Rhode Island wind energy round-up

By TIM FAULKNER/ News staff
The following is an update on various renewable energy projects across Rhode Island:
The Jamestown Town Council voted 4-1 Monday night to suspend all work on its proposed wind turbine. The vote was held to determine if an additional $45,000 of grant money should be spent to fund final studies of a turbine at Taylor Point, near the Newport Bridge.

Town Council member Robert Bowen was the dissenting vote. "I was the lone vote to continue with the data gathering so we could make an informed decision," he said.
During the past five years, the town has received $140,000 from the state Renewable Energy Fund and invested $60,000 of its own money to find a location, study wind speed and pay for feasibility studies. The Federal Aviation Administration has approved the height of the turbine. In 2010, residents passed a $6.5 million bond referendum to fund the project.

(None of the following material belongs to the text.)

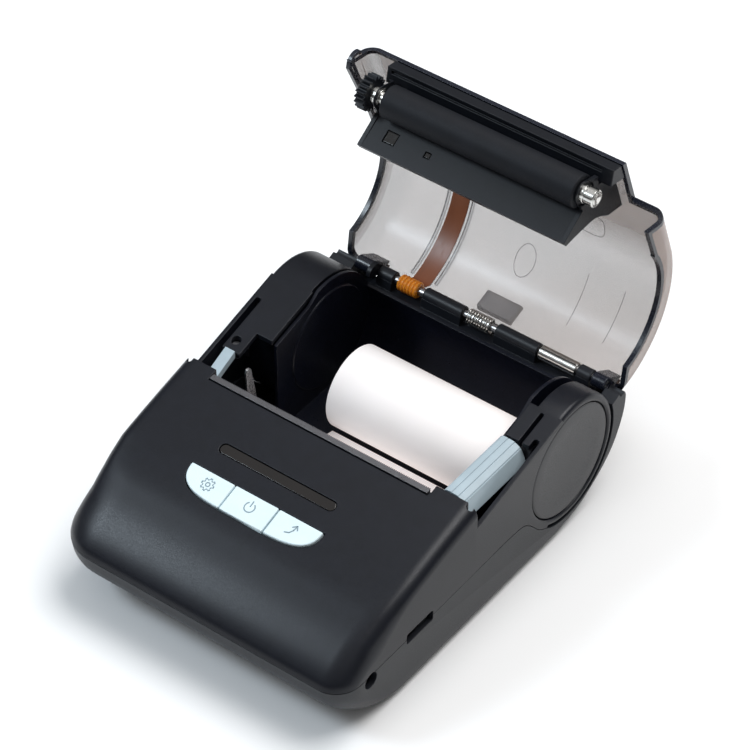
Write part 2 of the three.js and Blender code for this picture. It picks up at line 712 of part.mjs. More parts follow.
function lidArm([x0, x1]) {
  const arm = prism([[HINGE.y - 2.2, HINGE.z + 1.6], [HINGE.y + 1.2, HINGE.z - 2.4], [65, 46.6], [65.2, 50],
    [62.4, 52.4]], x0, x1);
  return arm.add(rodX(HINGE, 2.7, x0, x1, 20));
}

// small walled pocket that takes the spring's leg, standing on the skin's inner face
function springTab() {
  const [x0, x1] = [-5.2, 9.4];
  return prism([[57.4, 56], [60.6, 49.4], [63.4, 50.4], [59.6, 58]], x0, x1);
}

function flexRibs() {
  const rib = (x0, x1) => {
    const outer = arc(LID, LID.r - LID.wall + 0.2, 120, 27, 18);
    const inner = arc(LID, LID.r - LID.wall - 1.1, 27, 120, 18);
    return prism([...outer, ...inner], x0, x1);
  };
  return [rib(-34.8, -33.8), rib(-24.2, -23.2)];
}

function lidShell() {
  let lid = lidBlock(LID.half, LID.edge, 0, LIP.y);
  lid = lid.subtract(lidBlock(LID.half - LID.wall, LID.edge - LID.wall, LID.wall, LIP.y - 4));
  lid = lid.subtract(lidRimCut(-90, 90));
  lid = lid.subtract(scoopCut());
  lid = lid.add(lidLobe());
  lid = join(lid, springTab(), ...flexRibs(), ...ARMS.map(lidArm));
  return lid.subtract(rodX(HINGE, SHAFT_R + RUNNING, -80, 80, 20));
}

function lipBar() {
  const under = LID.wall + GAP;
  const front = LIP.y + 0.3;
  const back = -17.4;
  const top = [[back, lidTopLine(back, under)], [front, lidTopLine(front, under)]];
  return prism([[front, 41.8], [back, 41.4], ...top], -48, SCOOP_X - 0.4);
}

const BRACKET = { left: -45, right: 42, wall: 1.6 };

function bracketCheek(x0, x1) {
  const outline = [[-21.2, 33.4], ...arc(PLATEN, 4.4, 175, 285, 8), [-10.2, 32.6], [-1.6, 23], [0.2, 24.6],
    ...spline([[0.2, 24.6], [-1.6, 33], [-2.6, 42], [0.2, 50]], 8).slice(1), [0.2, lidTopLine(0.2, 2.2)],
    [-16.9, lidTopLine(-16.9, 2.2)], [-16.9, 40.4], [-20.6, 39.6]];
  return prism(outline, x0, x1);
}

function platenBracket() {
  const face = prism([[-10.4, 33.6], [-1.6, 23], [0.2, 24.6], [-9, 35.8]], BRACKET.left, BRACKET.right);
  const web = prism([[-10.4, 33.6], [-9, 35.8], [-9.4, 45], [-11, 45]], BRACKET.left, BRACKET.right);
  const spine = prism([[-11, 43], [-9.4, 43], [-9.4, lidTopLine(-9.4, 2.2)], [-11, lidTopLine(-11, 2.2)]],
    BRACKET.left, BRACKET.right);
  const ends = [bracketCheek(BRACKET.left, BRACKET.left + BRACKET.wall),
    bracketCheek(BRACKET.right - BRACKET.wall, BRACKET.right)];
  const bore = rodX(PLATEN, PLATEN.bush + 0.1, BRACKET.left - 1, BRACKET.right + 1);
  const windows = join(sensorCut(-37.4, -32.4, 4.8), sensorCut(-20.6, -18, 2.4));
  return join(face, web, spine, ...ends).subtract(bore).subtract(windows);
}

// a sensor window is a square hole through the middle of the sloping face
function sensorCut(x0, x1, size) {
  const hole = block(x0, x1, -size / 2, size / 2, -4, 4);
  return hole.rotate([-50.4, 0, 0]).translate([0, -6, 28.6]);
}

function sensor(x0, x1, size) {
  const lens = block(x0 + GAP, x1 - GAP, -size / 2 + GAP, size / 2 - GAP, -0.6, 0.4);
  return lens.rotate([-50.4, 0, 0]).translate([0, -5.6, 29]);
}

// lies along the skin and turns in at its end towards the coil round the hinge
function flexStrip() {
  const outer = arc(LID, LID.r - LID.wall - 0.3, 112, 25, 20);
  const inner = arc(LID, LID.r - LID.wall - 0.7, 25, 112, 20);
  return prism([...outer, [61.5, 46], [61.2, 46.3], ...inner], -32.8, -25.4);
}

function bushing(x0, x1) {
  return tubeX(PLATEN, PLATEN.bush, PLATEN.shaft + RUNNING, x0, x1);
}

function platenRubber() {
  return tubeX(PLATEN, PLATEN.r, PLATEN.shaft + 0.05, -PLATEN.half, PLATEN.half, 32);
}

// ---------------------------------------------------------------- assembly

function group(name, ...meshes) {
  const set = new THREE.Group();
  set.name = name;
  set.add(...meshes);
  return set;
}

function caseGroup() {
  const feet = FEET.map(([x, y], i) => meshFrom(`foot_${i + 1}`, rodZ(x, y, 5, 0, FLOOR_Z - GAP), RUBBER));
  const screw = ([x, y]) => rodZ(x, y, 2.1, FLOOR_Z + 0.4, 9, 16);
  const screws = SCREWS.map((at, i) => meshFrom(`case_screw_${i + 1}`, screw(at), DARK_STEEL));
  return group('case',
    meshFrom('base_shell', baseShell(), CASE),
    meshFrom('upper_shell', upperShell(), CASE),
    meshFrom('side_cap_right', sideCap(59.6, HALF_WIDTH - 0.3), CASE),
    meshFrom('side_cap_left', sideCap(-59.6, -HALF_WIDTH + 0.3), CASE),
    meshFrom('bay_tub', bayTub(), CASE_DARK),
    meshFrom('battery_door', block(DOOR.x0, DOOR.x1, DOOR.y0, DOOR.y1, FLOOR_Z, FLOOR_Z + 2), CASE_DARK),
    meshFrom('cheek_screw', cheekScrew(), DARK_STEEL),
    ...feet,
    ...screws);
}

function electricsGroup() {
  return group('electrics',
    meshFrom('battery_pack', battery(), CELL),
    meshFrom('main_board', mainBoard(), BOARD),
    meshFrom('usb_connector', usbConnector(), STEEL),
    meshFrom('dc_jack', dcJack(), CASE_DARK),
    meshFrom('key_board', keyBoard(), BOARD),
    meshFrom('indicator_window', indicatorWindow(), LENS));
}

function keysGroup() {
  const half = KEYS.split / 2;
  const [first, second] = KEYS.cuts;
  return group('keys',
    meshFrom('key_settings', keySolid(-60, first - half), KEY),
    meshFrom('key_power', keySolid(first + half, second - half), KEY),
    meshFrom('key_feed', keySolid(second + half, 60), KEY));
}

function mechanismGroup() {
  const [near, far] = [GEAR_X[0] + GAP, GEAR_X[1] - GAP - 0.1];
  const pinion = gear(PINION, PINION.teeth, near, far, MOTOR_SHAFT_R + RUNNING, 0);
  const idler = gear(IDLER, IDLER.teeth, near, far, IDLER_POST_R + RUNNING, Math.PI / IDLER.teeth);
  return group('mechanism',
    meshFrom('head_frame', headFrame(), DARK_STEEL),
    meshFrom('print_head', printHead(), CASE_DARK),
    meshFrom('heat_sink', heatSink(), ALLOY),
    meshFrom('head_spring_left', headSpring(-25), STEEL),
    meshFrom('head_spring_right', headSpring(25), STEEL),
    meshFrom('tear_bar', tearBar(), STEEL),
    meshFrom('tear_bar_holder', tearBarHolder(), CASE_DARK),
    meshFrom('step_motor', stepMotor(), ALLOY),
    meshFrom('gearbox_plate', gearboxPlate(), DARK_STEEL),
    meshFrom('motor_pinion', pinion, GEAR),
    meshFrom('idler_gear', idler, GEAR));
}

function latchGroup() {
  return group('latch',
    meshFrom('release_lever', releaseLever(), LEVER),
    meshFrom('left_latch', leftLatch(), LEVER),
    meshFrom('latch_shaft', rodX(LATCH_SHAFT, LATCH_SHAFT.r, -57.4, 54, 24), DARK_STEEL),
    meshFrom('hook_left', hook(-46.1, -45.3), STEEL),
    meshFrom('hook_right', hook(46.0, 46.8), STEEL),
    meshFrom('hook_shaft', rodX(HOOK_SHAFT, HOOK_SHAFT.r, -46.1, 46.8, 20), STEEL));
}

function hingeGroup() {
  return group('hinge',
    meshFrom('hinge_shaft', rodX(HINGE, SHAFT_R, -51.6, 55.6, 20), STEEL),
    meshFrom('hinge_sleeve', tubeX(HINGE, 2.7, SHAFT_R + RUNNING, ...SLEEVE_X), STEEL),
    meshFrom('flex_coil', tubeX(HINGE, 3.2, SHAFT_R + 0.3, ...FLEX_X), FLEX),
    meshFrom('hinge_bracket', hingeBracket(), CASE_DARK));
}

function paperGroup() {
  const leader = [[10, 11.2], [10, 11.5], [-6, 15.3], [-21, 20.9], [-21, 20.6], [-6, 15]];
  return group('paper',
    meshFrom('paper_roll', tubeX(ROLL, ROLL.r, ROLL.core + 1.2, ROLL.left, ROLL.right, 48), PAPER),
    meshFrom('roll_core', tubeX(ROLL, ROLL.core + 1.1, ROLL.core, ROLL.left + 0.4, ROLL.right - 0.4), CARD),
    meshFrom('paper_leader', prism(leader, ROLL.left, 38), PAPER));
}

function lidGroup() {
  const pieces = group('lid_pieces',
    meshFrom('lid_shell', lidShell(), SMOKE),
    meshFrom('lip_bar', lipBar(), CASE_DARK),
    meshFrom('platen_bracket', platenBracket(), CASE_DARK),
    meshFrom('sensor_large', sensor(-37.4, -32.4, 4.8), LENS),
    meshFrom('sensor_small', sensor(-20.6, -18, 2.4), LENS),
    meshFrom('flex_strip', flexStrip(), FLEX),
    meshFrom('torsion_spring', torsionSpring(), STEEL),
    meshFrom('bushing_left', bushing(-46.2, -42.6), STEEL),
    meshFrom('bushing_right', bushing(40.3, 46.6), STEEL),
    meshFrom('platen_shaft', rodX(PLATEN, PLATEN.shaft, -50.6, 46.9), STEEL),
    meshFrom('platen_rubber', platenRubber(), RUBBER),
    meshFrom('platen_gear', gear(PLATEN, PLATEN_TEETH, ...GEAR_X, PLATEN.shaft + 0.05, 0), GEAR));
  pieces.position.set(0, -HINGE.y, -HINGE.z);
  const lid = group('lid', pieces);
  lid.position.set(0, HINGE.y, HINGE.z);
  lid.rotation.x = -THREE.MathUtils.degToRad(LID_OPEN_DEG);
  return lid;
}

const printer = group('receipt_printer', caseGroup(), electricsGroup(), keysGroup(), mechanismGroup(),
  latchGroup(), hingeGroup(), paperGroup(), lidGroup());

// the origin is under the middle of the open printer's bounding box, on the ground
printer.updateMatrixWorld(true);
const bounds = new THREE.Box3().setFromObject(printer, true);
const middle = bounds.getCenter(new THREE.Vector3());
printer.position.set(-middle.x, -middle.y, -bounds.min.z);
printer.updateMatrixWorld(true);

export default printer;
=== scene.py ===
"""Looks of a portable receipt printer with its smoked lid swung open.

Shapes are drawn in millimetres in the printer's own frame, as in the CAD: X = 0 is the middle, Y = 30 is
the centre of the round ears and the feet stand on Z = 0. What rides on the lid is drawn closed and then
swung open. place() carries every piece to the row frame in metres.
"""

import json
import math

import bmesh
import bpy
from mathutils import Matrix, Vector

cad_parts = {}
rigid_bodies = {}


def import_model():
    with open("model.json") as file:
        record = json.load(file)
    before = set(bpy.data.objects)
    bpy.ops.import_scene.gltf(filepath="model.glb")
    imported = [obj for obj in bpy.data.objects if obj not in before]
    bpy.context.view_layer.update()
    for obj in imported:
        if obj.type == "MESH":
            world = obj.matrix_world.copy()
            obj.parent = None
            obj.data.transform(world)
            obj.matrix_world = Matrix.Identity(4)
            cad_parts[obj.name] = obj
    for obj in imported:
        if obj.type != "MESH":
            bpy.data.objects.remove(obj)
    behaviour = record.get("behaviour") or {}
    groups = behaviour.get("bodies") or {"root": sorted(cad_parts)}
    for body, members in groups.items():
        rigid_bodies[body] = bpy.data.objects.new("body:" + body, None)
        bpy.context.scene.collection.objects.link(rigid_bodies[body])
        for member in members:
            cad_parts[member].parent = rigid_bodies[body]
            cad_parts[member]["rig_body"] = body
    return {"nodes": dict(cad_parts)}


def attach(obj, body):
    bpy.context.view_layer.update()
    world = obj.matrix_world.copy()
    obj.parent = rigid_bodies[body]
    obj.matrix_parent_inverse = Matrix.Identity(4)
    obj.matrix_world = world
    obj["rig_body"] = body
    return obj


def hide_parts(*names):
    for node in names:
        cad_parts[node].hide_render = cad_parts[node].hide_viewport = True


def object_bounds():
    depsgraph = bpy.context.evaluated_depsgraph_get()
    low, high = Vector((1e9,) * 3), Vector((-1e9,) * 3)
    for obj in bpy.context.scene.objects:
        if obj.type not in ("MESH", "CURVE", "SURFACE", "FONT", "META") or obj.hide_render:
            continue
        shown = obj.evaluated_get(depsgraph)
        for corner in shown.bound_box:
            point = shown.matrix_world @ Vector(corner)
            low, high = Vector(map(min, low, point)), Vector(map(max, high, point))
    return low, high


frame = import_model()
cad_low, cad_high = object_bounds()

MM = 0.001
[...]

The $45,000 grant would have funded the cost of calculating final construction of various turbine designs. The Planning Committee was reviewing a 2-megwatt, 400-foot-high turbine. Bowen said the recent breakdown of the Portsmouth High School turbine gave opponents cause to defeat the project.
“What's happening now is the fear factor around the state that turbines aren’t good investments, which is too bad,” Bowen said.
Portsmouth bought its turbine from a new and unproven manufacturer, a mistake, Bowen insisted, that Jamestown would not repeat.
As a sign of discontent for large wind turbines, Town Administrator Diane Mederos pulled the town's representatives from attending meetings of the East Bay Energy Consortium. The regional renewable energy collaborative is proposing a multi-turbine project in Tiverton.
At its Aug. 14 meeting, the Town Council elected to postpone a decision on repairing the Portsmouth High School turbine until its Aug. 27 meeting. Cost estimates are upward of $400,000 to replace the damaged gearbox. The turbine has been idle since June 15.
The three turbines erected in February at the Narragansett Bay Commission (NBC) treatment facility on the city's waterfront won't be operational until late September at the earliest, according to National Grid. Incomplete infrastucture work is delaying the project.
Central Landfill
The Rhode Island Resource Recovery Corporation's board of commissioners has approved a $37,500 grant from the state Renewable Energy Fund to commence a $112,000 study for a 35-kilowatt solar array atop one of the capped landfills. The solar field would cover 2 acres of a 20-acre site. The electricity from the solar field would power pump stations.
The second of two public workshops to discuss draft documents for statewide renewable energy siting standards will be held Wednesday, Aug. 22, at the University of Rhode Island's Corless Auditorium on the Bay Campus in Narragansett from 6-8 p.m. View and comment on the draft report here. The public comment period closes at 5 p.m. Aug. 31.